# TASK TO CARRY OUT
Wherever the word "from" appears in a line, copy that line.

★ ★ ★ ★ ★

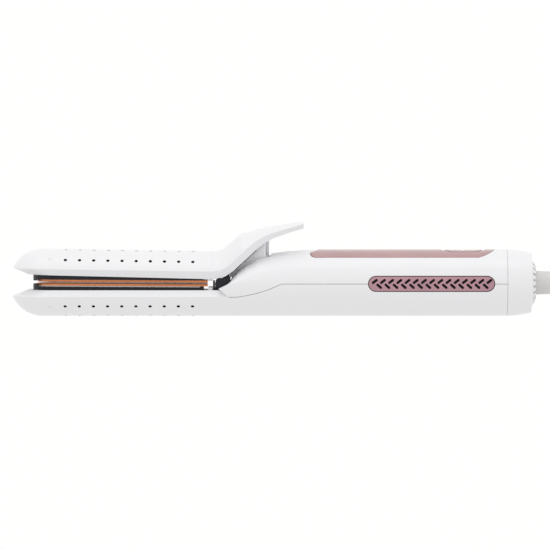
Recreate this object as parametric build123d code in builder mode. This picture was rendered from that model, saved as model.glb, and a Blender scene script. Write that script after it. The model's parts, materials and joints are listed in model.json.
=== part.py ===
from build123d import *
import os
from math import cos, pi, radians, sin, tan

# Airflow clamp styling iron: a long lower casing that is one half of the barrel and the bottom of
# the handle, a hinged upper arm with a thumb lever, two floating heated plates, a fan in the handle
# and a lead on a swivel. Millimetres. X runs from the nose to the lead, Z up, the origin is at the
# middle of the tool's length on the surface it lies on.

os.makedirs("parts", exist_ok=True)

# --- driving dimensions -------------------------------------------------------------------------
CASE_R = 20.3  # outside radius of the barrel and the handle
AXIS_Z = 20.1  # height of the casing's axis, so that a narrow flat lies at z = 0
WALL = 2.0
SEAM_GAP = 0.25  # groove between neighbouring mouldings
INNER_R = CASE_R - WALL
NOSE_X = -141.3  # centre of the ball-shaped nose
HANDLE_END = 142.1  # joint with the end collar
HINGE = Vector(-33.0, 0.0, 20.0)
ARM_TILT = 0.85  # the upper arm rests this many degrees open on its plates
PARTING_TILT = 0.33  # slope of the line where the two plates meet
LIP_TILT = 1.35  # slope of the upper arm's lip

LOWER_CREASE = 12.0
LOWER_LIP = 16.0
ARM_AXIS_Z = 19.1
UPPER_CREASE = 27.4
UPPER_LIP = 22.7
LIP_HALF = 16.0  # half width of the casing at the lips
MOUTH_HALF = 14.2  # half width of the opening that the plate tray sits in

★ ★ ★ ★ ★

# OUTPUT FOR THIS EXERCISE
Recreate this object as parametric build123d code in builder mode. This picture was rendered from that model, saved as model.glb, and a Blender scene script. Write that script after it. The model's parts, materials and joints are listed in model.json.
from build123d import *
from math import cos, pi, radians, sin, tan
# and a lead on a swivel. Millimetres. X runs from the nose to the lead, Z up, the origin is at the